*Problem to solve*.
Quote the records below word for word, please, from the very first line through the one that contains "its face up.", and nothing beyond it.

*Stored data*.

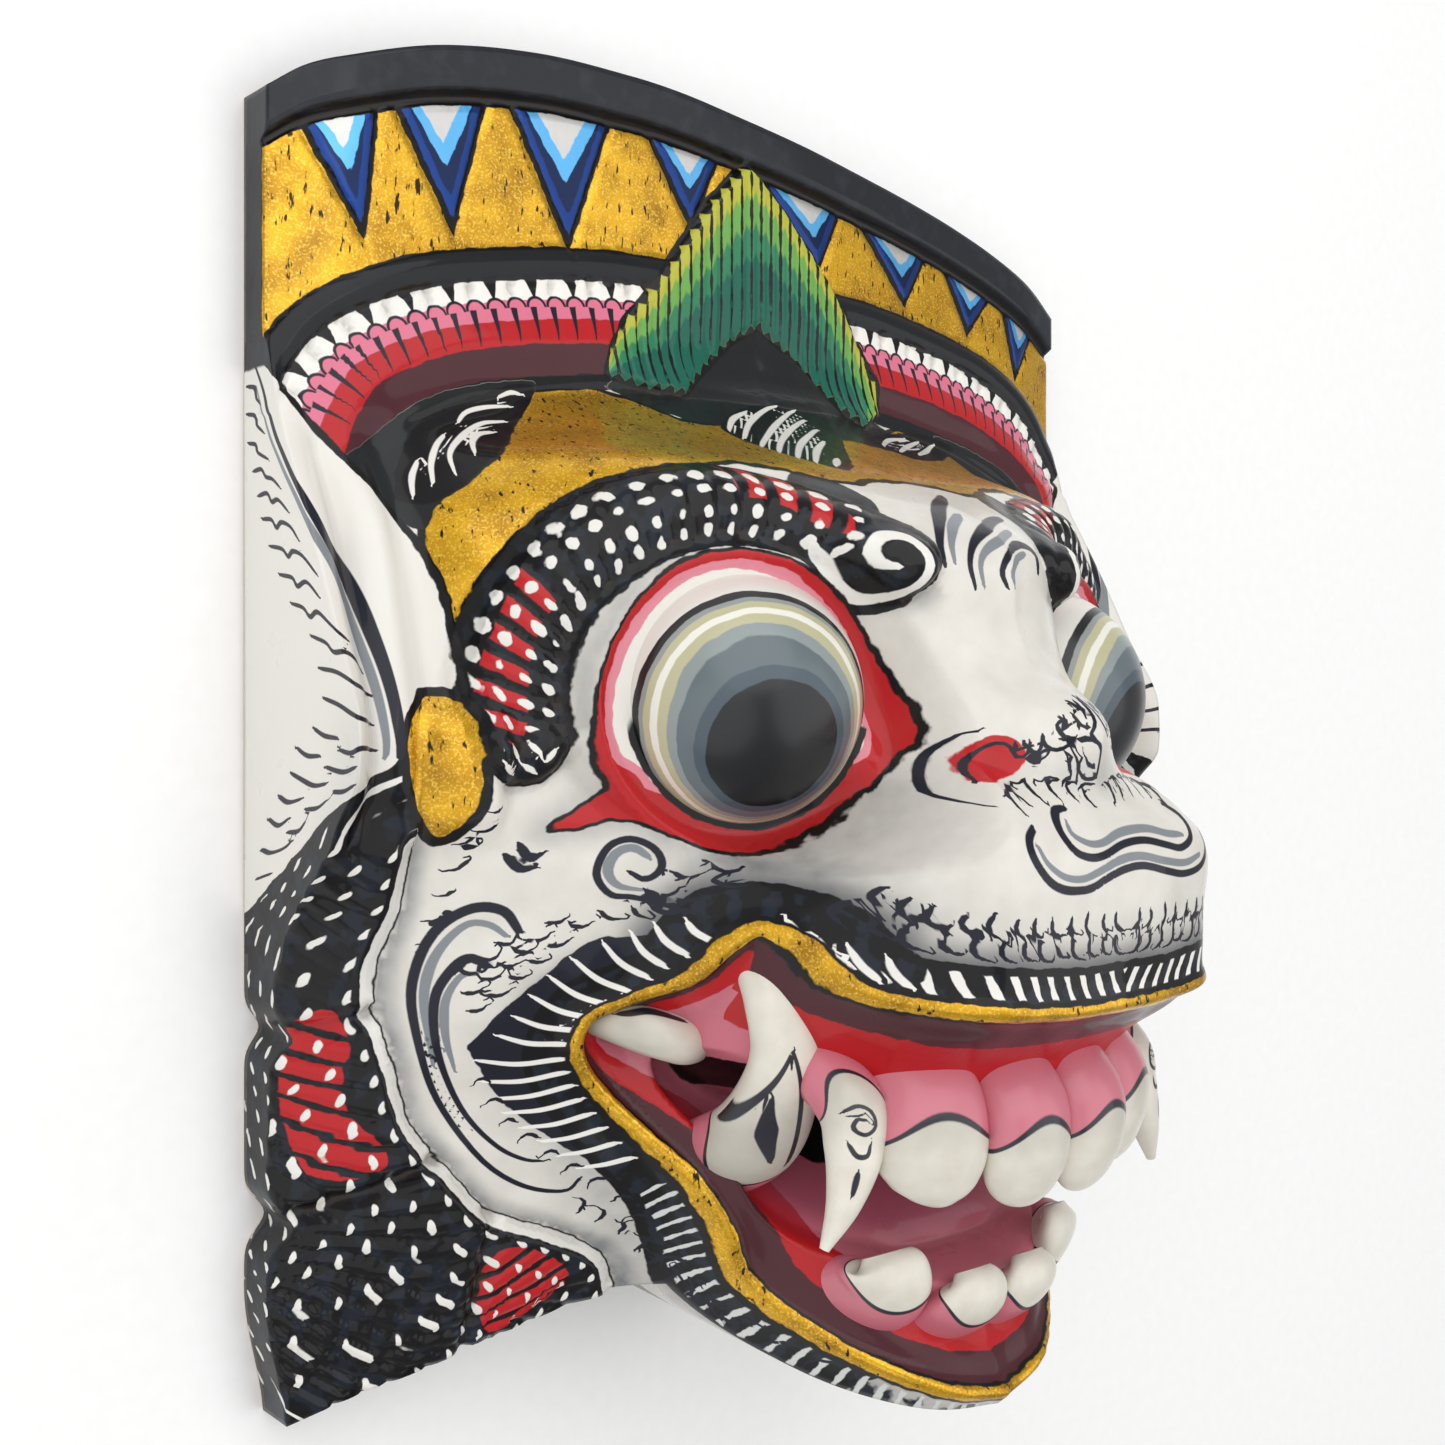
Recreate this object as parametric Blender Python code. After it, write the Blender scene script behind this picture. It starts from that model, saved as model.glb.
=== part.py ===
"""Hanuman mask: one carved wooden wall mask, lying on its flat back with its face up.

Axes: +Z out of the face, +Y towards the crown, +X to the viewer's right. The back rim lies on z = 0.
Sizes below are millimetres, and MM turns them into metres when a mesh is made.
"""

import math

import bmesh
import bpy
import numpy as np
from mathutils import Matrix, Vector

MM = 0.001

# Driving sizes of the block.
HALF_WIDTH = 101.0
CROWN_TOP = 119.4
CHIN_LOW = 119.3
CENTRE_Y = -0.16
WALL = 12.0
RIM_WIDTH = 7.8
RIM_RAISE = 1.6
COLUMNS = 50
ROW_GAP = 3.8
CROWN_ROW_GAP = 7.0

# The hollow carved in the back: half sizes, centre and depth.
HOLLOW_HALF_X = 74.0
HOLLOW_HALF_Y = 74.0
HOLLOW_Y = -13.0
HOLLOW_DEPTH = 60.0

# Eyes.
EYE = (38.5, 2.0, 55.7)
EYE_RADIUS = 21.5
LID_CENTRE = (42.5, 2.0)
LID_RADIUS = 24.6
BROW_RADIUS = 32.6
BROW_HALF = 6.4
CURL = (22.8, 24.2)

# Heights of the face over the back, at stations across (distance from the middle) and along y.
ACROSS = [0, 14, 28, 38, 46, 54, 64, 76, 88, 101]
HEIGHTS = {
    -124: [77, 71, 50, 30, 22, 18, 15, 12, 8, 5],
    -110: [85, 80, 63, 41, 28, 23, 20, 17, 11, 5],
    -95: [91, 87, 74, 53, 39, 31, 27, 22, 15, 6],
    -80: [96, 93, 82, 65, 50, 40, 33, 27, 19, 6],
    -65: [101, 98.5, 90, 75, 58, 46, 38, 31, 23, 7],
    -50: [105, 104, 100, 84, 65, 51, 44, 37, 28, 8],
    -35: [107.3, 106.5, 102, 88, 71, 57, 49, 41, 31, 14],
    -20: [106, 105.5, 100.5, 85, 68, 58, 51, 43, 33, 30],
    -10: [98, 95, 84, 68, 60, 54, 49, 42, 34, 40],
    0: [88, 85, 75, 62, 57, 53, 48, 40, 33, 40],
    15: [84, 80, 70, 60, 56, 53, 47, 38, 29, 32],
    30: [80, 76, 66, 58, 55, 51, 45, 35, 24, 24],
    42: [56, 55, 53, 51, 49, 45, 35, 24, 17, 17],
    50: [38, 37, 34, 32, 30, 26, 20, 16, 13, 12],
    58: [24, 23, 20, 18, 16.5, 15, 13.5, 12, 10.5, 8.5],
    66: [15, 15, 14.5, 14, 13.5, 13, 12, 11, 10, 7.5],
    80: [14, 14, 13.5, 13, 12.5, 12, 11.5, 11, 10, 7.5],
    100: [14, 14, 13.5, 13, 12.5, 12, 11.5, 11, 10, 7.5],
    120: [14, 14, 13.5, 13, 12.5, 12, 11.5, 11, 10, 8],
}

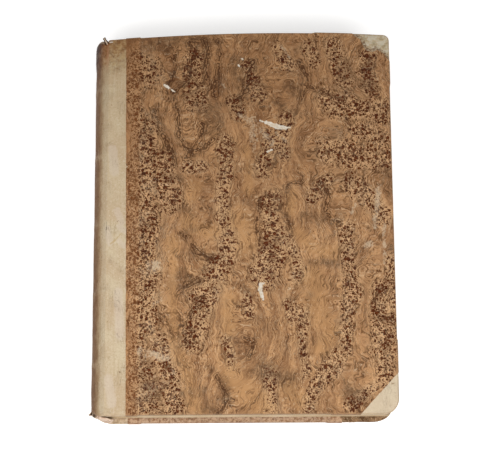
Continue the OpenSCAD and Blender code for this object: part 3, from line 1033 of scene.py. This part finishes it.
def band_finish():
    f = Finish("sewn_band", 0.2)
    along = f.mark("along")
    sheet = f.mark("sheet", "Vector")
    stripe = (along * (2 * math.pi / THREAD_PAIR)).sine().over(-0.08, 0.08)
    fuzz = f.noise(sheet, 2.5, 4.0, 0.7)
    f.start((172, 150, 116), (118, 96, 70), stripe)
    f.lay((110, 88, 62), fuzz.over(0.48, 0.7) * 0.55)
    _, y, z = f.parts(f.place())
    at_tail = y.over(0.0, -100.0)
    # Painted shadow on the upper half of the tailband, under the front cover's cap, and a painted highlight
    # on its lower half.
    f.lay((58, 36, 24), at_tail * z.over(23.0, 27.0) * 0.85)
    f.lay((232, 212, 196), at_tail * z.over(23.0, 20.0) * fuzz.over(0.36, 0.50) * 0.85)
    return f.done(0.78, f.relief(fuzz, 0.0002))


marbled = (marbled_paper_finish("marbled_paper", True), marbled_paper_finish("marbled_paper_back", False))
vellum = vellum_finish()
torn_vellum = torn_vellum_finish()
endpaper = endpaper_finish()
leaf_edges = leaves_finish()
board = board_finish()
frayed = frayed_finish()
cord = cord_finish()
lining = lining_finish()
band = band_finish()


# Marbled paper and vellum corners of both covers

# The paper's edge beside the vellum leans by this much for each millimetre towards the head
PAPER_EDGE_LEAN = 0.0093
# The line along which the paper is torn at the front head corner, from the head edge to the fore-edge
TORN_HEAD_CORNER = [
    (198.0, 166.0), (203.2, 158.2), (205.3, 156.1), (209.0, 153.4), (211.2, 148.6),
    (212.9, 144.3), (216.5, 143.2), (220.0, 142.8), (223.0, 144.4), (225.2, 143.0),
    (227.8, 140.9), (230.0, 138.4), (232.5, 135.4), (237.0, 131.0),
]
# Small notches in the paper's edge beside the vellum: x, y and radius
NOTCHES = [(16.0, 44.7, 0.9), (16.2, 19.5, 0.8), (16.9, -131.0, 0.5)]


def inside_of(x, y, corners):
    """Whether points lie in a closed outline."""
    inside = np.zeros(len(x), bool)
    for (x0, y0), (x1, y1) in zip(corners, corners[1:] + corners[:1]):
        crosses = (y0 > y) != (y1 > y)
        with np.errstate(divide="ignore", invalid="ignore"):
            at = x0 + (y - y0) * (x1 - x0) / (y1 - y0 if y1 != y0 else 1e-9)
        inside ^= crosses & (x < at)
    return inside


def torn_distance(x, y):
    """Distance from the torn line round the front head corner, positive on the marbled paper's side."""
    best = np.full(len(x), 1e9)
    for (x0, y0), (x1, y1) in zip(TORN_HEAD_CORNER, TORN_HEAD_CORNER[1:]):
        best = np.minimum(best, segment_distance(x, y, x0, y0, x1, y1))
    lost = inside_of(x, y, TORN_HEAD_CORNER + [(260.0, 131.0), (260.0, 190.0), (198.0, 190.0)])
    return np.where(lost, -best, best)


def paper_side(x, y, side):
    """Positive where marbled paper covers the board."""
    ragged = 0.16 * ripple(x, y, 2.3, 51 + side) + 0.10 * ripple(x, y, 6.0, 52 + side)
    edge_x = STRIP_W - 0.05 - PAPER_EDGE_LEAN * y * (1 if side == FRONT else 0)
    keep = x - edge_x + ragged
    for nx, ny, r in NOTCHES if side == FRONT else []:
        keep = np.minimum(keep, np.hypot(x - nx, y - ny) - r)
    keep = np.minimum(keep, -legs_distance(x, y, "tail") + ragged)
    if side == FRONT:
        keep = np.minimum(keep, torn_distance(x, y) + 3.0 * ragged)
    else:
        keep = np.minimum(keep, -legs_distance(x, y, "head") + ragged)
    return keep


def worn_corner(points):
    """Positive where the covering of the back tail corner is worn away."""
    x, y, z = points.T
    ragged = 1.7 * ripple(x, y, 4.2, 61) + 0.8 * ripple(x + z, y, 1.7, 62)
    from_edge = np.minimum(y + BOARD_H / 2, BOARD_W - x + 6)
    reach = np.where(z > BOARD_T * 0.8, 3.2, 12.0)
    return np.minimum(np.minimum(x - 190.0, -118.0 - y), reach - from_edge) + ragged


# How far each covering stands off the board


def frayed_off(x, y):
    return 0.16 + 0.10 * ripple(x, y, 1.6, 63) + 0.10 * ripple(x, y, 4.0, 64)


def paper_off(x, y):
    return PAPER_T + VELLUM_T * over_vellum(x, y)


def vellum_off(x, y):
    return np.full(len(x), VELLUM_T)


for side, name in ((FRONT, "front"), (BACK, "back")):
    body = name + "_cover"
    paper = wrapped_cover(side, paper_off, 0.5, TURN_IN)
    paper = marbling(paper, side)
    paper = paper.cut(paper_side(paper.points[:, 0], paper.points[:, 1], side))
    if side == BACK:
        paper = paper.cut(-worn_corner(paper.points))
    paper.points, paper.faces = place_cover(paper.points, side, paper.faces)
    piece = make_piece(name + "_marbled", paper.thicken(PAPER_T * 0.9), marbled[side])
    set_on(piece, body, "marbled_paper", name + "_marbled_paper")

    skin = stains(wrapped_cover(side, vellum_off, 0.7, TURN_IN), side)
    for end in ("head", "tail"):
        corner = skin.cut(legs_distance(skin.points[:, 0], skin.points[:, 1], end, CORNER_LAP))
        if side == BACK and end == "tail":
            corner = corner.cut(-worn_corner(corner.points))
        corner.points, corner.faces = place_cover(corner.points, side, corner.faces)
        piece = make_piece(f"{name}_{end}_vellum_corner", corner.thicken(VELLUM_T * 0.92), vellum)
        set_on(piece, body, "vellum", f"{name}_{end}_corner")


# The worn tail corner of the back cover, where the board's fibres stand up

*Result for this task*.
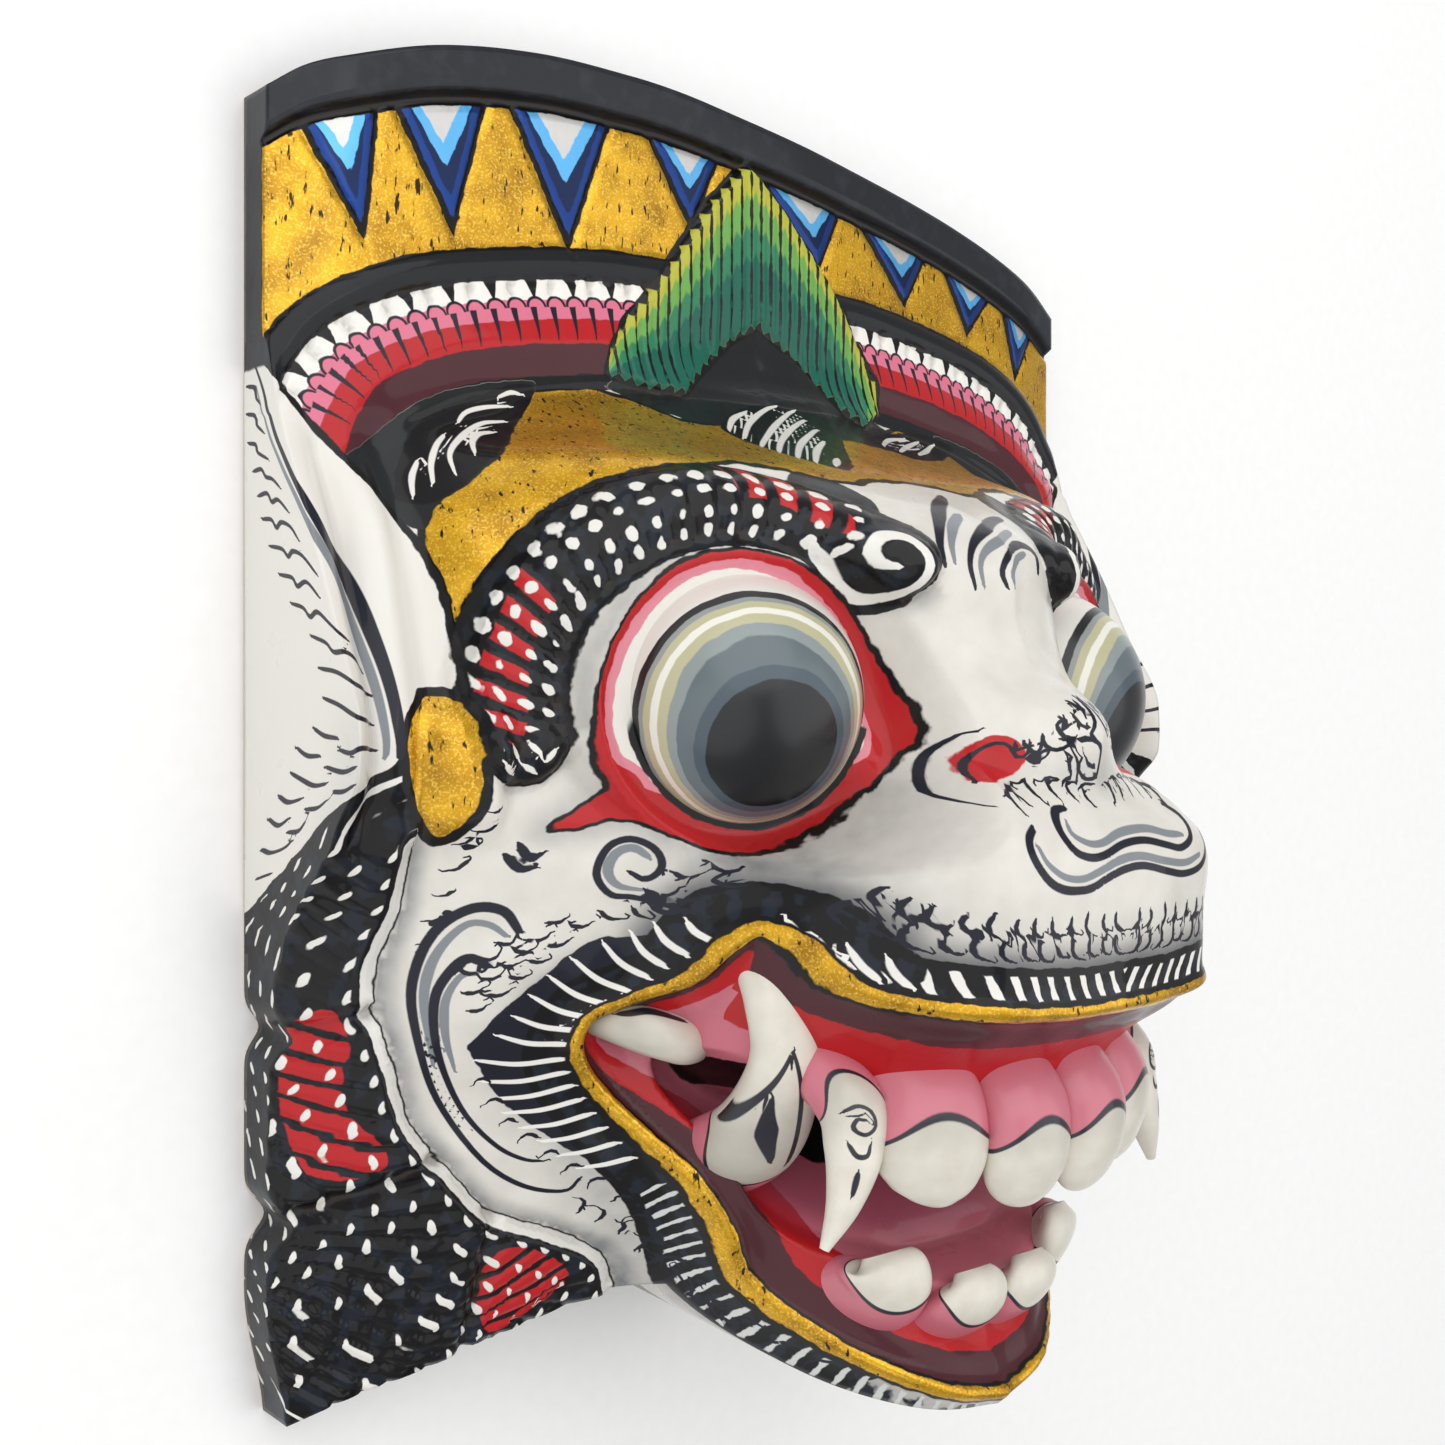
Recreate this object as parametric Blender Python code. After it, write the Blender scene script behind this picture. It starts from that model, saved as model.glb.
=== part.py ===
"""Hanuman mask: one carved wooden wall mask, lying on its flat back with its face up.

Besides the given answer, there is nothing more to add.